Дитя сексуальной революции
Вторая провокация Иреша — это якобы пробуждающаяся сексуальность. Несмотря на то, что в пересказе эта история полна запретного, на деле она столь же целомудренна и чиста, как её героиня. При ближайшем рассмотрении сексуальность здесь пробуждается не у Валерии, а у всех, кто находится в её окружении: и у тоскующей по молодости бабушки, и у их пастора, и у миссионера, и даже у только что выданной за богатого крестьянина Хедвиги. Все герои одержимы желанием молодости и красоты, которая буквально способна их исцелить и спасти: Валерию весь фильм без конца воруют, убивают, воскрешают и прячут.
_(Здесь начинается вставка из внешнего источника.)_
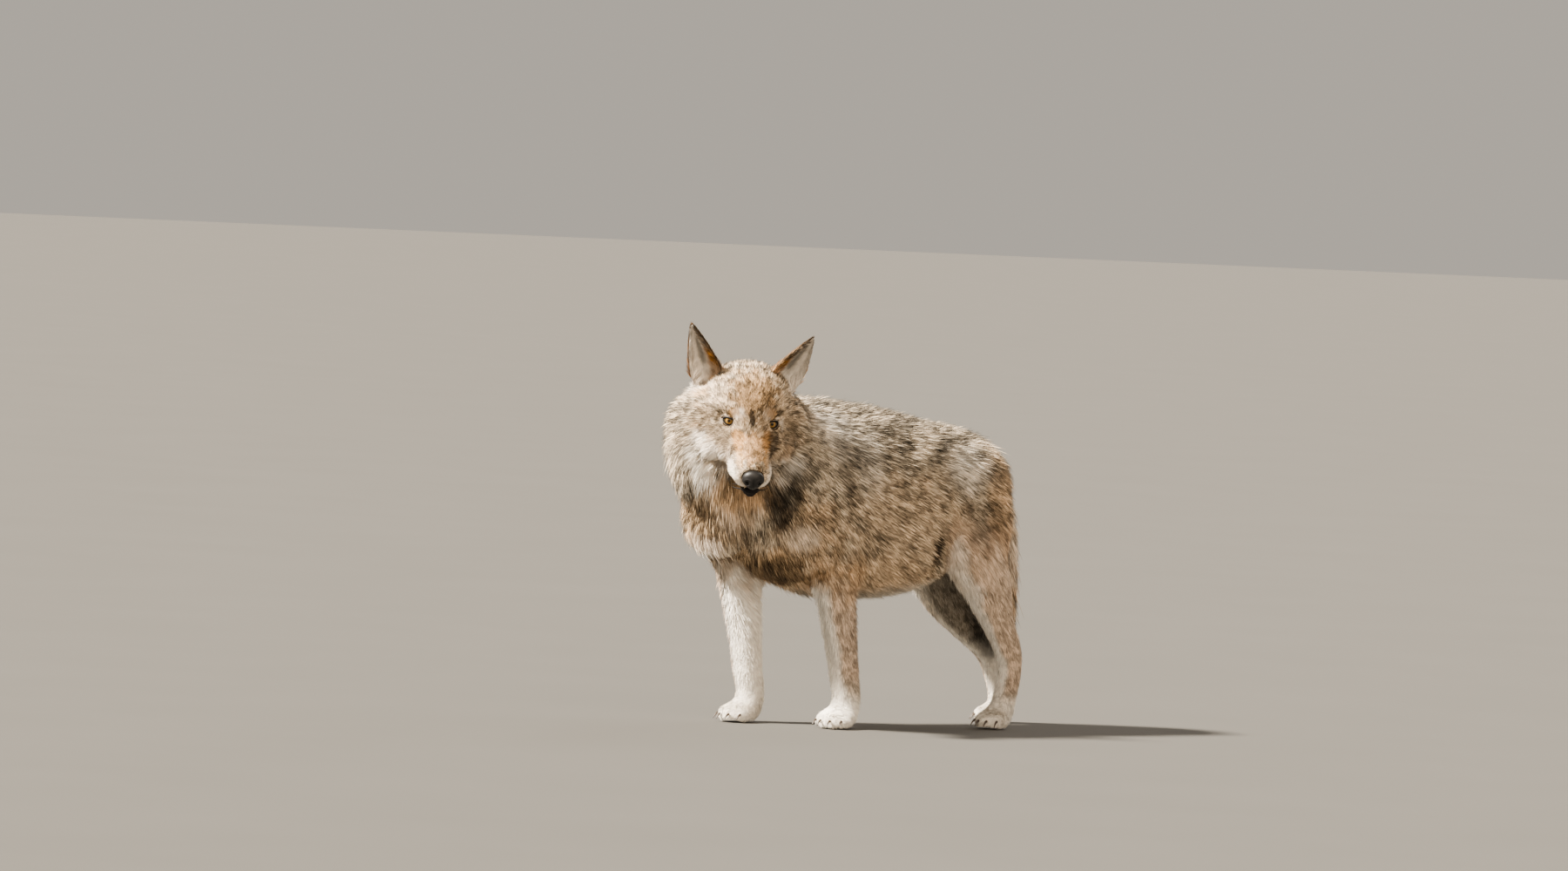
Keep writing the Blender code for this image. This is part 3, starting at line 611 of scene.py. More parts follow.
# The marks of each channel in each frame, as (place, radii, strength, sides). A mark on ONE side is
# where its place says.
MARKINGS = {
    ("pale", "head"): (
        ((0.086, 0.010, -0.077), (0.028, 0.034, 0.023), 1.0, BOTH),
        ((0.064, 0.022, -0.096), (0.024, 0.020, 0.016), 0.95, BOTH),
        ((0.048, 0.048, -0.074), (0.018, 0.040, 0.019), 1.0, BOTH),
        ((-0.062, 0.034, -0.062), (0.026, 0.034, 0.024), 1.0, ONE),
        ((-0.064, 0.016, -0.104), (0.040, 0.034, 0.036), 1.0, ONE),
        ((-0.080, 0.012, -0.062), (0.020, 0.026, 0.018), 1.0, ONE),
        ((-0.049, 0.052, -0.050), (0.017, 0.026, 0.015), 1.0, ONE),
        ((0.040, 0.092, -0.066), (0.022, 0.040, 0.021), 1.0, BOTH),
        ((-0.094, -0.002, -0.046), (0.018, 0.022, 0.017), 1.0, ONE),
        ((-0.043, 0.069, -0.066), (0.020, 0.036, 0.024), 1.0, ONE),
        ((0.030, 0.110, -0.068), (0.016, 0.026, 0.014), 1.0, BOTH),
        ((0.070, -0.040, 0.028), (0.034, 0.026, 0.026), 0.05, BOTH),
        ((0.000, 0.030, -0.170), (0.030, 0.030, 0.045), 0.30, ONE),
        ((0.000, 0.033, -0.138), (0.050, 0.040, 0.034), 0.45, ONE),
        ((0.094, -0.096, 0.026), (0.026, 0.034, 0.022), 0.75, BOTH),
        ((0.028, 0.012, 0.025), (0.012, 0.018, 0.010), 0.8, BOTH),
        ((0.046, 0.002, 0.011), (0.014, 0.014, 0.005), 0.55, BOTH),
        ((0.061, -0.010, -0.004), (0.005, 0.012, 0.014), 0.65, BOTH),
        ((0.028, 0.088, -0.034), (0.006, 0.024, 0.007), 0.45, BOTH),
        # cream on the left cheek: partly the coat's own cream, partly painted shade
        ((0.079, 0.012, -0.050), (0.018, 0.018, 0.022), 0.30, ONE),
    ),
    ("warm", "head"): (
        ((0.000, 0.033, -0.135), (0.060, 0.045, 0.050), 1.0, ONE),
        ((0.035, 0.006, 0.024), (0.016, 0.014, 0.014), 1.0, BOTH),
        ((0.058, -0.006, 0.004), (0.016, 0.014, 0.018), 0.45, BOTH),
        ((0.095, -0.069, 0.026), (0.018, 0.020, 0.018), 0.9, BOTH),
        ((0.026, 0.090, -0.030), (0.009, 0.030, 0.012), 1.0, BOTH),
        # cream on the left cheek: partly the coat's own cream, partly painted shade
        ((0.079, 0.012, -0.052), (0.022, 0.022, 0.024), 0.8, ONE),
        ((0.000, -0.010, 0.050), (0.050, 0.070, 0.040), 0.90, ONE),
        ((0.000, 0.000, 0.000), (0.110, 0.140, 0.110), 0.40, ONE),
    ),
    ("rust", "head"): (
        ((0.000, 0.078, -0.014), (0.028, 0.052, 0.020), 0.55, ONE),
        ((0.026, 0.052, -0.012), (0.012, 0.040, 0.014), 0.75, BOTH),
        ((0.072, -0.108, 0.090), (0.016, 0.022, 0.022), 0.8, BOTH),
    ),
    ("dark", "head"): (
        ((0.004, 0.100, -0.020), (0.008, 0.030, 0.012), 0.30, ONE),
        ((0.000, 0.040, 0.000), (0.010, 0.022, 0.014), 0.25, ONE),
        ((-0.004, 0.023, 0.020), (0.0070, 0.022, 0.016), 0.95, ONE),
        ((0.013, 0.008, 0.032), (0.005, 0.016, 0.010), 0.75, ONE),
        ((-0.066, -0.014, 0.015), (0.018, 0.018, 0.005), 0.70, ONE),
        ((-0.072, -0.012, -0.007), (0.018, 0.020, 0.008), 0.70, ONE),
        ((-0.049, -0.003, 0.023), (0.010, 0.016, 0.005), 0.45, ONE),
        ((0.072, -0.016, -0.002), (0.012, 0.014, 0.005), 0.60, BOTH),
        ((0.055, -0.004, 0.022), (0.014, 0.014, 0.007), 0.80, ONE),
        ((0.071, -0.020, -0.008), (0.007, 0.012, 0.018), 0.70, ONE),
        # down the left of the muzzle: partly dark fur, partly painted shade
        ((0.043, 0.034, -0.018), (0.012, 0.030, 0.018), 0.70, ONE),
        ((0.036, 0.070, -0.038), (0.009, 0.020, 0.011), 0.50, ONE),
        ((0.028, 0.022, -0.008), (0.006, 0.012, 0.007), 0.60, BOTH),
        ((-0.066, 0.006, -0.026), (0.030, 0.028, 0.016), 0.50, ONE),
        ((-0.054, 0.032, -0.024), (0.022, 0.030, 0.016), 0.60, ONE),
        ((-0.040, 0.042, -0.040), (0.009, 0.018, 0.007), 0.40, ONE),
        ((0.046, 0.022, -0.096), (0.006, 0.008, 0.005), 0.85, BOTH),
        ((0.098, 0.016, -0.130), (0.022, 0.050, 0.055), 0.80, ONE),
        ((0.080, -0.010, -0.030), (0.026, 0.034, 0.026), 0.50, ONE),
        ((-0.074, -0.014, 0.008), (0.022, 0.022, 0.010), 0.50, ONE),
        ((0.000, 0.000, 0.044), (0.050, 0.060, 0.036), 0.46, ONE),
        ((0.000, 0.122, -0.088), (0.030, 0.030, 0.010), 1.0, ONE),
        ((-0.098, 0.004, -0.150), (0.030, 0.040, 0.026), 0.45, ONE),
    ),
    ("dark", "wolf"): (
        ((0.116, -0.004, 0.376), (0.018, 0.013, 0.052), 1.0, BOTH),
        ((0.123, -0.410, 0.455), (0.034, 0.042, 0.075), 0.90, ONE),
        ((-0.020, -0.545, 0.455), (0.060, 0.045, 0.060), 0.50, ONE),
        ((0.050, -0.490, 0.395), (0.100, 0.055, 0.020), 0.60, ONE),
        ((0.120, -0.262, 0.560), (0.030, 0.026, 0.100), 0.60, BOTH),
        # under the chest between the fore legs: partly dark fur, partly painted shade
        ((0.035, -0.380, 0.318), (0.100, 0.080, 0.036), 0.70, ONE),
        ((0.000, -0.080, 0.665), (0.070, 0.230, 0.045), 0.60, ONE),
        ((0.100, -0.160, 0.600), (0.030, 0.050, 0.030), 0.35, BOTH),
        ((0.128, 0.100, 0.440), (0.030, 0.050, 0.060), 0.45, BOTH),
        ((-0.005, 0.262, 0.180), (0.080, 0.080, 0.050), 1.0, ONE),
    ),
    ("warm", "wolf"): (
        ((0.035, -0.380, 0.320), (0.110, 0.100, 0.060), 0.70, ONE),
        ((0.130, -0.090, 0.400), (0.060, 0.190, 0.130), 0.30, BOTH),
        ((0.110, -0.130, 0.310), (0.080, 0.170, 0.060), 0.42, BOTH),
        ((0.120, -0.340, 0.400), (0.050, 0.080, 0.080), 0.50, BOTH),
        ((0.000, -0.500, 0.430), (0.110, 0.060, 0.080), 0.65, ONE),
        ((0.100, 0.180, 0.460), (0.060, 0.080, 0.110), 0.55, BOTH),
    ),
    ("pale", "wolf"): (
        ((0.095, -0.285, 0.610), (0.045, 0.045, 0.065), 0.34, BOTH),
        ((0.125, -0.205, 0.560), (0.040, 0.035, 0.080), 0.22, BOTH),
        ((0.070, -0.490, 0.450), (0.050, 0.050, 0.045), 0.45, ONE),
        ((0.113, -0.354, 0.396), (0.030, 0.040, 0.024), 0.60, ONE),
        ((-0.115, -0.430, 0.380), (0.034, 0.040, 0.030), 0.80, ONE),
        ((-0.010, -0.510, 0.368), (0.060, 0.045, 0.024), 1.0, ONE),
        ((0.000, 0.000, 0.260), (0.100, 0.200, 0.050), 0.50, ONE),
        ((0.000, 0.245, 0.380), (0.080, 0.080, 0.090), 0.25, ONE),
        ((0.104, 0.050, 0.365), (0.030, 0.020, 0.050), 0.70, BOTH),
        ((0.098, 0.100, 0.290), (0.030, 0.024, 0.050), 0.80, BOTH),
        ((0.095, 0.070, 0.540), (0.050, 0.060, 0.050), 0.40, BOTH),
    ),
    ("rust", "wolf"): (
        ((0.000, 0.262, 0.330), (0.070, 0.050, 0.120), 0.35, ONE),
    ),
}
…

Она и сегодня во главе отряда невинных, но уже провокационно-сексуальных и по большей части мёртвых дев: «Девственницы-самоубийцы», «Пикник у Висячей скалы», «Невинность» и даже Лора Палмер, несмотря на большую свою искушённость, пожалуй, тоже в этом отряде.
Хоррор
Третья провокация Иреша заключается в том, что в графе «жанр» у «Валерии» всё ещё значится хоррор. Шедевры частенько упакованы в жанр, но в случае с «Валерией» хоррор — такая же дезориентирующая уловка, как слабая повествовательная связь внутри истории. Ни монстр в стиле Носферату, ни образ юной девушки в беде, ни вампиры не делают эту историю хоррором, если девушке в беде не страшно. Валерия — это бесстрашие и простота беззаботной юности. Она деловито прокусывает шею курице, чтобы через поцелуй напоить кровью миссионера-оборотня, и продолжает спорить со священником, стоя на костре посреди площади, — в общем, никакого уважения к пугающему и никакого пиетета перед смертью.
Не то, чем кажутся
Не эротический, но полный желания, не хоррор, но полный чудовищ и опасностей, этот сюрреалистический сон — позднее дитя минувших шестидесятых, взошедшее на их плодородной почве и напитанное их жизненными соками. Это время уже практически мифологических сексуальных свобод стало ещё и временем зародившегося страха перед силой бессознательного. Поэтому поворот к «нормализации» в семидесятые в культуре — не частное чешское, а повсеместное явление. Манящая и страшащаяся собственных намёков «Валерия» в конце концов главным объектом своего сладострастия выбирает красоту: беззастенчиво манит живописными цитатами и живописными мизансценами, лишь изредка мягко укоряя словами главной героини: «Не смотри на меня так».